HIT OR MISS! I GUESS THEY NEVER MISS, HUH? (Trust Issues 2.0)

(Written 6.June.2019; almost 3 years since my previous post)

Crazy? I was crazy once. They put me in a white room. The white room was filled with rats.
Rats?! They make me crazy!
Crazy? I was crazy once. They put me in a white room. The white room was filled with rats.
Rats?! They make me crazy!
Crazy? I was crazy once…

When I was a kid, I all too often engaged in idiosyncratic behavior. Such as repeating a phrase over and over and over and over and over (whether under my breath, or simply in my head), or twiddled my hair until I ended up pulling pieces out.

Things didn’t change as I got older. I just got better at hiding it. And then I simply found new ways for it to manifest. New outlets.
Count stairs.
Make sure volume was numerically on a prime number.
Get my hair or my beard or anything appearance-wise to EXACTLY how I needed it to be before leaving the house. Well…before leaving the bathroom.
Checking the locks on every door.

And then things…kinda settled down. I…kinda settled down.
Things became relatively…okay. I found that having kids did manage to kick up my anxiety, but it also quelled a lot of it. Especially my OCD. You either become even more obsessive, or less. And I found myself becoming less. I didn’t need to get the dollar amount of the gasoline tank a prime number. Then volume didn’t necessarily have to be prime. Appearance, I felt free to not have things perfect. That, or I was simply coming into my own. Door locks were something I didn’t think about. Sometimes I didn’t even lock the car door after getting the kids out (GASP).

I found myself accepting more, being present more, letting go more.
I used to write scripts in my head of how I cinematically desired my life to play out, and then tried my damnedest to make them do so. And as life went on, that wasn’t the case. I took a backseat to my life and began to just let what happens, happen.

And I was fine with it.
To just let life happen to me.

But then…life seems to decide that maybe, perhaps maybe, you’re becoming a little too complacent.
Remember that book you were writing?

What about that album you were set to finish?
Remember how often you used to create, and write, and share and just…put it all out there?

And then…remember how Fuller Seminary said they didn’t want you?
Remember how your acting fizzled out after really taking off?
What about your music?
And your garden, and your backyard, and your longing and yearning for that…SOMETHING.

And that’s when life decides to basically end for you. Nah, your old life is done. Time to start over. Guess what. Remember all those idiosyncrasies? Remember that anxiety? Remember how easily your thoughts drift to suicide? Well those are all going to come back.
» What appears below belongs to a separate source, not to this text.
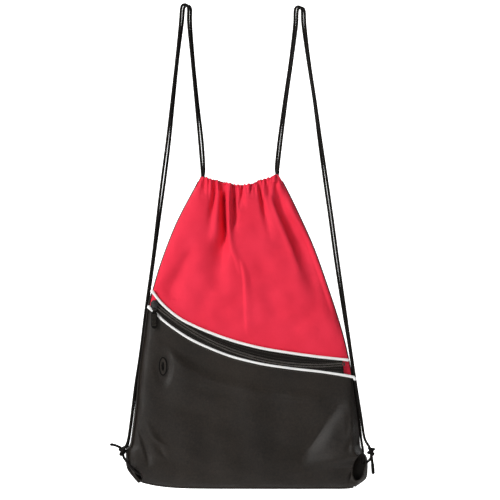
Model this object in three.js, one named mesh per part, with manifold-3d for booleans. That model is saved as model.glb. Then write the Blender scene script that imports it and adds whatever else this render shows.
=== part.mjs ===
// Drawstring backpack, hung by its two cord straps.
// Millimetres, +Z up, the front faces -Y. Heights below are measured from the bag's bottom edge,
// and the whole bag is lowered at the end so that the origin is between the tops of the two straps.
import * as THREE from 'three';
import { mergeVertices } from 'three/addons/utils/BufferGeometryUtils.js';
import Module from 'manifold-3d';

const wasm = await Module();
wasm.setup();

// ---------------------------------------------------------------- driving dimensions
const STRAP_TOP = 692;            // height of the peg under the strap loops
const CLOTH = 1.6;                // one lined and hemmed cloth layer
const GAP = 0.3;                  // gap between touching pieces

const FRONT_BACK_FACE = -11.2;    // Y of the red front panel's inner face
const POCKET_BACK_FACE = -14.6;   // Y of the pocket panel's inner face
const TAPE_BACK_FACE = -14.6;
const TAPE_THICKNESS = 0.8;
const COIL_BACK_FACE = -15.7;
const COIL_THICKNESS = 1.7;
const SEAM_FRONT = -10.9;         // seam allowance between the front and back panels
const SEAM_BACK = -5.8;
const BACK_EDGE_Y = -3.9;         // Y of the back panel's outer face along its seams
const BACK_DEPTH = 28;            // how far the back panel bulges behind its seams
const BACK_TOP_DEPTH = 13;        // the same at the gathered hem
const SEAM_WIDTH = 4;

const PANEL_BOTTOM = 1.5;
const SEAM_BOTTOM = 0;
const BOTTOM_SEAM_HEIGHT = 5.5;
const SIDE_SEAM_BOTTOM = 58;
const SIDE_SEAM_TOP = 426;
const POCKET_INSET = 0.8;

const PIPING_RADIUS = 1.8;
const PIPING_Y = -14.9;

// The zipper lies on an arc, so that the slider can be carried round the arc's centre.
const ARC_X = 95;
const ARC_Z = 527;
const ARC_R = 350;
const ARC_LEFT = -42;             // degrees from straight down
const ARC_RIGHT = 6.1;
const SLIDER_ANGLE = -41.6;
const COIL_INNER = 0.7;           // half the slit between the two coils
const COIL_OUTER = 2.5;

const CORD_RADIUS = 1.5;
const STRAND_Y = 1.8;             // the two strands of a strap lie this far before and behind its middle
const CHANNEL_Y = 8;              // the hem tunnels' distance from the middle plane
const LANE_Z = 2.1;               // the two cords run above each other in a tunnel

// ---------------------------------------------------------------- outlines, as [x, z]
const LEFT_EDGE = [[-141, 1.5], [-156.5, 9], [-162.5, 15], [-174, 31], [-173.5, 40], [-175, 48],
  [-174.2, 56], [-171, 60], [-169, 65], [-165, 93], [-161, 128], [-158.3, 165], [-150.8, 213],
  [-142.3, 262], [-138.8, 285], [-126.5, 328], [-106.5, 379], [-89.3, 413], [-74, 440]];
const RIGHT_EDGE = [[146, 1.5], [157, 9], [165, 16], [167, 28], [165.5, 46], [160.5, 52], [157, 60],
  [154.3, 89], [149.2, 131], [143.6, 170], [133.6, 216], [123.6, 250], [109.3, 293], [90.7, 345],
  [67.9, 396], [50.7, 431], [45, 440]];
const HEM_LINE = [[-56, 438.5], [-40, 434.5], [-24, 431.5], [-8, 429.7], [8, 432.5], [22, 438], [33, 442]];
const UPPER_PIPING = [[-141.4, 284.5], [-126.6, 265.7], [-104, 246.4], [-81, 233.9], [-35, 215.6],
  [10, 203.1], [56, 195.1], [101, 189], [140, 184.9]];
const LOWER_PIPING = [[-143.2, 262], [-134.6, 251.6], [-126.6, 243], [-104, 225.9], [-81, 212.1],
  [-35, 192.4], [10, 180.3], [56, 173], [101, 167.9], [144, 160.8]];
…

Because your life is over.

…but it’s not over.

It’s just that what came before is over. And now it’s something new. And it’s not like you’re new. Because this has happened before. Your life has ended…before…
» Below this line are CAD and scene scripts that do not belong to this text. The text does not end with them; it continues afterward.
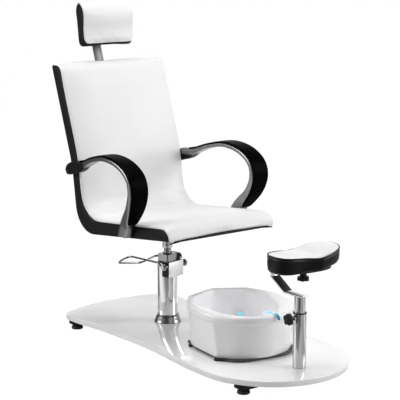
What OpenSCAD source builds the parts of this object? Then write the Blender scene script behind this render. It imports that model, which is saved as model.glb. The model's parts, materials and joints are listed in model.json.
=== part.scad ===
// Pedicure spa chair: a white and black lounge seat with loop arms on a hydraulic pump,
// a lift-out foot bath and an adjustable foot pad, all on one gloss base board.
// The heights start at the floor. Lengths along Y start at the pump's axis, +Y is the rear,
// +X is the sitter's left, and place() then moves the origin to the middle of the footprint.

/* [Base board] */
// Half width of the board at its round front
board_front_r = 289; // [270:1:310]
// Distance of the front round's centre ahead of the pump
board_front_y = 611; // [600:1:640]
// Half width at the waist beside the pump
board_waist = 246; // [235:1:260]
// Half width at the rear corners
board_rear_half = 263; // [255:1:275]
// Distance of the rear edge's middle behind the pump
board_rear_y = 409; // [395:1:430]
// Thickness of the board
board_t = 22; // [18:1:30]
// Height of the board's underside over the floor
board_under = 38; // [36:1:50]
// Radius of the board's long edges
board_edge_r = 4; // [2:1:6]

/* [Frame and feet] */
// Width of the steel rails under the board
rail_w = 50; // [40:1:60]
// Height of the rails
rail_h = 20; // [16:1:22]
// Wall of the rails
rail_wall = 2; // [1.5:0.5:3]
// Distance of each levelling foot from the centre line
foot_x = 225; // [200:1:235]
// Rear feet, behind the pump
foot_rear_y = 310; // [290:1:320]
// Front feet and their rail, behind the foot rest's column
foot_behind = 40; // [37:1:60]
// Diameter of a levelling foot's disc
foot_d = 46; // [40:1:50]
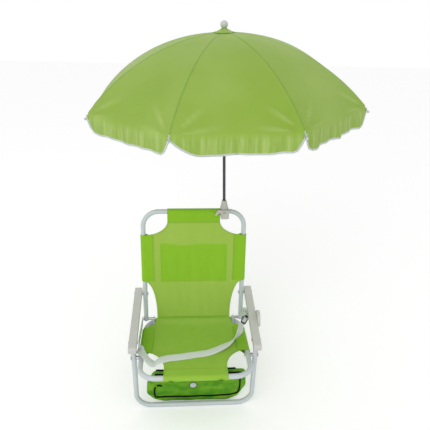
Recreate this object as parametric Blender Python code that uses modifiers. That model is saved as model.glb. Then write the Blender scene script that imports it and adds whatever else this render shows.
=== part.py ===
"""Child's folding beach chair with a clamp-on umbrella, a lap belt and a pouch.

Metres, +X to the sitter's left as seen from the front, +Y to the back, +Z up.
The origin is on the floor under the middle of the front floor bar.
The back, the armrests, both legs, the belt buckle, the clamp lever, the pole, the runner,
the ribs and the stretchers each hang from an empty on the axis they turn about or slide along.
"""

from math import acos, asin, atan2, cos, degrees, hypot, pi, radians, sin, sqrt, tan

import bpy
import bmesh
from mathutils import Matrix, Vector

# Steel tube of the frame
TUBE_RADIUS = 0.0065
TUBE_SIDES = 4
CORNER_STEPS = 7
TUBE_END_LENGTH = 0.0045
TUBE_END_SHARES = ((0.0, 0.55), (0.45, 0.88), (1.0, 1.0))

# Clearances and overruns
GAP = 0.0003
CUT_OVERRUN = 0.004
MERGE = 0.00001

# Seat frame: a closed loop of tube that slopes up to the front
SEAT_SLOPE = radians(9.0)
PIVOT_HEIGHT = 0.168
PIVOT_RISE = 0.015
RAIL_HALF = 0.1375
SEAT_FRONT = 0.254
SEAT_REAR = 0.028
SEAT_FRONT_RADIUS = 0.042
SEAT_REAR_RADIUS = 0.070

# Front leg: an upright U whose tops carry the armrests
LEG_REACH = 0.167
LEG_BESIDE_RAIL = 0.0195
LEG_ABOVE_PIVOT = 0.050
LEG_TOP_OVERRUN = 0.004
LEG_CORNER_RADIUS = 0.042

# Rear leg: a lower, narrower U under the seat
REAR_INSIDE_RAIL = 0.0145
REAR_PIVOT_BACK = 0.025
REAR_PIVOT_DROP = 0.030
REAR_LEAN = radians(15.0)
REAR_CORNER_RADIUS = 0.040

# Back frame
BACK_LENGTH = 0.328
RECLINE = radians(8.2)
BACK_CORNER_RADIUS = 0.043

# Bolts, pins and brackets
BOLT_RADIUS = 0.0025
HEAD_RADIUS = 0.0056
HEAD_HEIGHT = 0.0022
NUT_RADIUS = 0.0045
NUT_HEIGHT = 0.0032
BOLT_SIDES = 10
COLLAR_RADIUS = 0.0042
LEG_SPACER_RADIUS = 0.0052
ROD_RADIUS = 0.003
PIN_HEAD_HEIGHT = 0.0018
BRACKET_THICKNESS = 0.002
BRACKET_INSIDE_RAIL = 0.0235
BRACKET_EAR = 0.008
BRACKET_NECK = 0.014

# Armrests: channels that open downwards
ARM_UP_BACK = 0.082
ARM_WIDTH = 0.020
ARM_WALL = 0.0023
ARM_ROOF = 0.0030
ARM_ABOVE_AXIS = 0.0085
ARM_BELOW_AXIS = 0.0085
ARM_REAR_OVERRUN = 0.020
ARM_FRONT_OVERRUN = 0.029
ARM_END_RADIUS = 0.006
ARM_EDGE = 0.0016
DISC_RADIUS = 0.0225
DISC_HEIGHT = 0.0080
DISC_RIM = 0.0025
DISC_FORWARD = 0.106
DISC_SCREW_RADIUS = 0.0045
DISC_SCREW_HEIGHT = 0.0020

# Sling fabric
FABRIC = 0.0010
SLEEVE_GAP = 0.0006
SLEEVE_STEPS = 9
SLEEVE_TURN = radians(300.0)
SEAT_SAG = 0.006
BACK_SAG = 0.004
TOP_SLEEVE_INSIDE_RAIL = 0.0663
TOP_CUT_BELOW_BAR = 0.025
SIDE_SLEEVE_BELOW_BAR = 0.066
SIDE_SLEEVE_BOTTOM = 0.124
BACK_WAIST_INSIDE_RAIL = 0.0330
BACK_WAIST_UP = 0.020
BACK_SLING_FOOT = 0.009
POCKET_HALF = 0.092
POCKET_BOTTOM = 0.121
POCKET_BELOW_BAR = 0.090
POCKET_BULGE = 0.003
SEAT_SLEEVE_REAR = 0.040
SEAT_SLEEVE_BEHIND_LEG = 0.012
SEAT_WAIST_INSET = 0.003
SEAT_NOTCH_CLEAR = 0.004
FRONT_SLEEVE_INSIDE_RAIL = 0.0590
FRONT_CUT_BEHIND_BAR = 0.029
SLING_COLUMNS = 8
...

Quite a few times now. And every time it has, it’s this weird mix of you being the same you, but becoming something else. Like…a Doctor Who…regenerating. Same person, becoming different persons.

I wish I could go into details. And looking back, I oh so often do. But this time, it’s this multiple front that involves SO much that’s in flux, and varying family in my life that I just don’t feel I can come right out and say. If /when things get resolved, then I’ll probably end up editing this. And I’m more than happy to share personally, so message me if you’re genuinely curious, cause it involves some pretty heavy and ridiculous shit.
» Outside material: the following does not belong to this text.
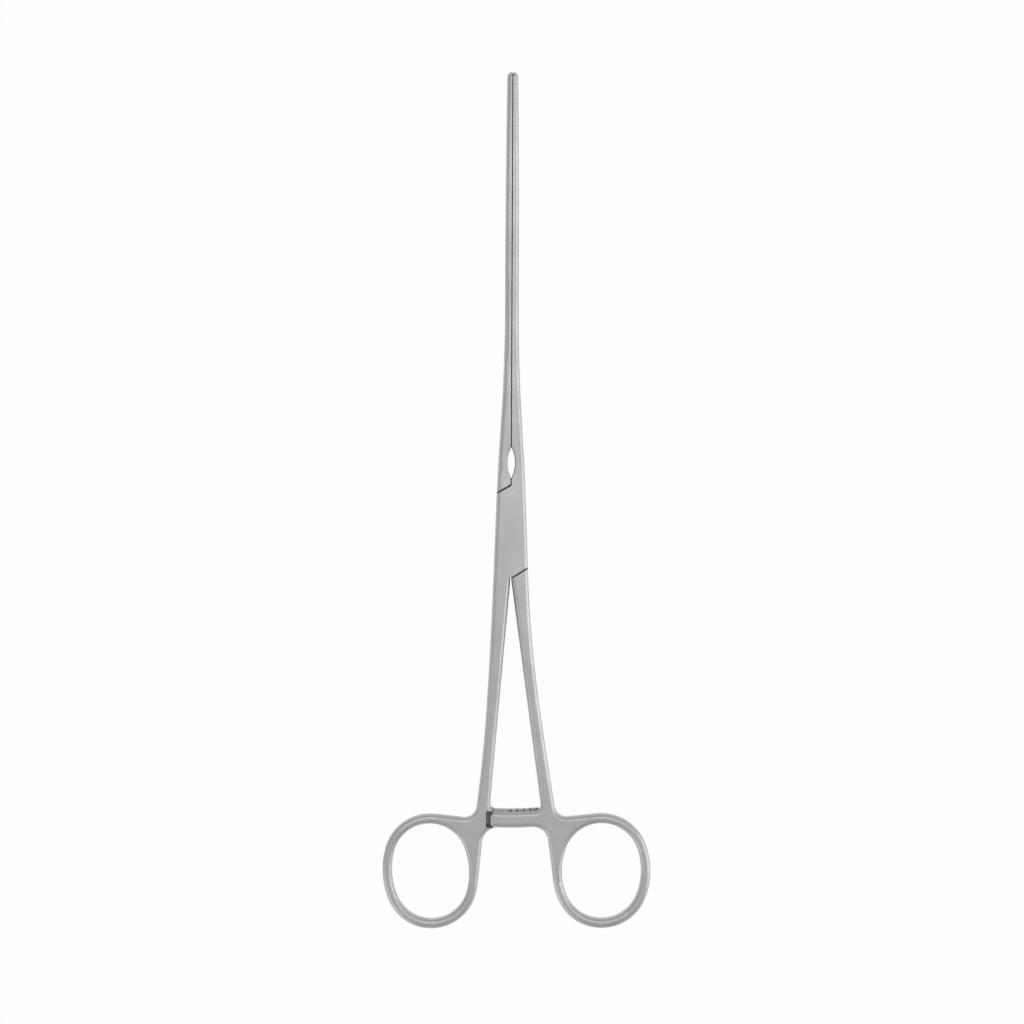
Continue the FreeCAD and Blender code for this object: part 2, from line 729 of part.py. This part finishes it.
def cut_teeth(body, half):
    """Ratchet notches on the arm's inner face, each with one steep side."""
    face = -half_arm_play
    steep = half.arm_end - size["tooth_first"]
    ramp = steep - size["tooth_width"]
    sketch = new_sketch(body, "notch_section", "XZ_Plane", half.arm_outer + SPARE)
    corners = [(steep, -face), (steep, face - size["tooth_depth"]), (ramp, face), (ramp, -face)]
    draw_corners(sketch, corners)
    notch = cut(body, "notch", sketch, half.arm_outer - half.arm_inner + 2 * SPARE)
    pattern = body.newObject("PartDesign::PolarPattern", "notches")
    pattern.Originals = [notch]
    pattern.Axis = (origin_item(body, "Z_Axis"), [""])
    pattern.setExpression("Angle", "(sizes.tooth_count - 1) * sizes.tooth_pitch")
    pattern.setExpression("Occurrences", "sizes.tooth_count")
    body.Tip = pattern
    document.recompute()


def repeat_along_thickness(body, name, feature):
    """Repeats a groove or a ridge from the back of the grip to its front."""
    pattern = body.newObject("PartDesign::LinearPattern", name)
    pattern.Originals = [feature]
    pattern.Direction = (origin_item(body, "Z_Axis"), [""])
    pattern.setExpression("Length", "(sizes.groove_count - 1) * sizes.groove_pitch")
    pattern.setExpression("Occurrences", "sizes.groove_count")
    body.Tip = pattern
    document.recompute()


def grip_section(body, name, far_end, foot, rise):
    """The section of the first groove or ridge: straight from its foot to the grip's face,
    then narrowing to a point that is the rise away from the face."""
    first = -size["groove_pitch"] * (size["groove_count"] - 1) / 2
    spread = size["groove_width"] / 2
    sketch = new_sketch(body, name, "XZ_Plane", -far_end)
    corners = [
        (foot, first - spread),
        (half_gap, first - spread),
        (half_gap + rise, first),
        (half_gap, first + spread),
        (foot, first + spread),
    ]
    draw_corners(sketch, corners)
    return sketch


def cut_grooves(body):
    """Fine grooves along the grip of the right jaw."""
    far_end = size["tip_reach"] + SPARE
    section = grip_section(body, "groove_section", far_end, half_gap / 2, size["groove_depth"])
    length = far_end - size["upper_seam_inner"]
    groove = cut(body, "groove", section, length, backwards=True)
    repeat_along_thickness(body, "grooves", groove)


def raise_ridges(body):
    """Fine ridges along the left grip, which stand in the other jaw's grooves. The eye parts
    them into a short stretch above the seam and a long one up to the tips."""
    height = size["jaw_gap"] + size["groove_depth"] - size["ridge_play"]
    margin = size["ridge_margin"]
    stretches = (
        ("short_ridge", size["upper_seam_inner"] + margin, size["eye_bottom"] - margin),
        ("long_ridge", size["eye_top"] + margin, size["tip_reach"] - size["ridge_end"]),
    )
    for name, low, high in stretches:
        section = grip_section(body, f"{name}_section", high, half_gap * 2, -height)
        ridge = extrude(body, "Pad", name, section, high - low)
        repeat_along_thickness(body, f"{name}s", ridge)


def make_box_half():
    body = forge(box)
    cut_slot(body)
    drill_pivot(body, size["pin_diameter"] / 2)
    lap_arm(body, box, closed=True)
    cut_teeth(body, box)
    cut_grooves(body)
    return body


def make_tongue_half():
    body = forge(tongue)
    cut_waist(body)
    drill_pivot(body, size["pin_diameter"] / 2 + size["pin_play"])
    lap_arm(body, tongue, closed=False)
    cut_teeth(body, tongue)
    raise_ridges(body)
    body.Placement = Placement(Vector(), Rotation(Vector(0, 1, 0), 180))
    return body


def make_pivot_pin():
    """The pivot pin, ground flush with the box."""
    body = document.addObject("PartDesign::Body", "pivot_pin")
    body.Label = "pivot_pin"
    sketch = new_sketch(body, "pin_plan")
    draw_circle(sketch, size["pin_diameter"] / 2)
    extrude(body, "Pad", "pin", sketch, size["box_thickness"], symmetric=True)
    return body


bodies = [make_box_half(), make_tongue_half(), make_pivot_pin()]
for body in bodies:
    body.setExpression("Placement.Base.z", "sizes.box_thickness / 2")
document.recompute()

for item in document.Objects:
    if "Invalid" in item.State or "Error" in item.State:
        raise RuntimeError(f"{item.Label} failed: {item.State}")
for body in bodies:
    shape = body.Shape
    if shape.isNull() or not shape.isValid() or len(shape.Solids) != 1:
        raise RuntimeError(f"{body.Label} isn't one valid solid")

os.makedirs("parts", exist_ok=True)
for body in bodies:
    body.Shape.exportStep(f"parts/{body.Label}.step")
    print(f"{body.Label}: {body.Shape.Volume / 1000:.2f} cm3, {body.Shape.BoundBox}")
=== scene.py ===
# %% [markdown]
# Intestinal forceps, 24 cm, seen from the front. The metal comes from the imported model: two forged
# halves and the pin they turn on. Nothing soft is on it, so this file gives the steel its finish and
# lights it.

# %% Load the frame
import math

import bpy
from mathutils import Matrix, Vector


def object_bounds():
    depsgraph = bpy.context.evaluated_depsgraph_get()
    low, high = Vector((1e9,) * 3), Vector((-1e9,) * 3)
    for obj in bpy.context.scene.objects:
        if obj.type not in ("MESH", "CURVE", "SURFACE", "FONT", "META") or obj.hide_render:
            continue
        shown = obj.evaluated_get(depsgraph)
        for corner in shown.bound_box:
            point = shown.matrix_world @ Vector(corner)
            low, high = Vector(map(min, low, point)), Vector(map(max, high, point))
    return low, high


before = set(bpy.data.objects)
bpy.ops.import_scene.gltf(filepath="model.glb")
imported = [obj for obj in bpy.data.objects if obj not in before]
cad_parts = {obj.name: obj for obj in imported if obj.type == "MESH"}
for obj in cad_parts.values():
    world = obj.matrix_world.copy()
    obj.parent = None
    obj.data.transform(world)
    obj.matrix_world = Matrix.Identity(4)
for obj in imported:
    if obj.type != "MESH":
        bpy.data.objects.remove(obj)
cad_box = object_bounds()
print("nodes:", sorted(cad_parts))
print("CAD box, m:", [[round(value, 5) for value in corner] for corner in cad_box])

# %% [markdown]
# Sizes are written in millimetres, as they are on the maker's drawing, and colours as the hex values
# that a colour picker shows. Blender works in metres and in linear light, so one factor turns the
# sizes and one function turns the colours.

# %% Units and colours
MM = 0.001


def linear(hex_colour):
    """Linear red, green, blue and alpha of an sRGB hex colour."""
    shares = [int(hex_colour[place:place + 2], 16) / 255 for place in (1, 3, 5)]
    light = [s / 12.92 if s <= 0.04045 else ((s + 0.055) / 1.055) ** 2.4 for s in shares]
    return (*light, 1.0)


print("mid grey #808080 in linear light:", round(linear("#808080")[0], 3))

# %% [markdown]
# Both materials and the room's light are graphs of nodes. One helper adds a node, sets its plain
# settings, fills its sockets with values and links the sockets that are given as another node's
# output. A socket is named by its label, or by its place where two sockets share a label.

# %% Helpers for node graphs
def add_node(tree, kind, inputs=None, **settings):
    """Adds one node. inputs maps a socket's label or place to a value or to an output socket."""
    node = tree.nodes.new(kind)
    for name, value in settings.items():
        setattr(node, name, value)
    for socket, value in (inputs or {}).items():
        if isinstance(value, bpy.types.NodeSocket):
            tree.links.new(value, node.inputs[socket])
        else:
            node.inputs[socket].default_value = value
    return node


def new_tree(name):
    """A material with an empty graph."""
    material = bpy.data.materials.new(name)
    material.use_nodes = True
    material.node_tree.nodes.clear()
    return material, material.node_tree


# %% [markdown]
# The real finish is stainless steel that was forged, ground and then blasted with glass beads. The
# beads leave a field of tiny shallow dents, so the metal doesn't mirror the room: it glows softly,
# with a wide highlight, and a flat face looks pale grey with a very fine grain. Such a finish could
# be painted as a picture, but noise that is worked out at each point has no seams, and its scale is
# a real size. Three noises are used. A bead's dent is about 0.05 mm across, which is finer than a
# pixel of the picture, so the grain is drawn at 0.35 mm. Clouds of 9 mm stand for the places where
# fingers and washing have left the blast finish a little smoother. The wheel's lines run along the
# instrument under the dents, so the third noise is fine across it and stretched along Y.

# %% Grain, clouds and grinding lines
GRAIN_MM = 0.35
CLOUD_MM = 9.0
GRIND_MM = 0.5
GRIND_STRETCH = 20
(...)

So here’s where I’m at: I have this overwhelming feeling that I SHOULD be titling this post “Trust Issues 2.0”. Because it feels like a new beginning. “Trust Issues” was my very first post on my website. And it wasn’t as thematic, it wasn’t as clickbait-y as other posts, and it was a bit more freeform and just stream of thought and consciousness than any of my posts became from there on out.

Since then, I wrote (read: contributed) for major online publications, I switched career goals at least 3 times, I moved, I became a parent (twice), I began professoring, and got ordained as a reverend.

In fact, THIS POST is the first I’ve written since those last two have occurred.

I don’t have any pithy or profound endings right now. But I can say this, I really and truly, actually think it’s time to “lay down the melancholy burden of sanity” and conceive the strangest project ever imagined.

It’s time to get back to it.

Time to go to work.

->and the world WILL be better for this…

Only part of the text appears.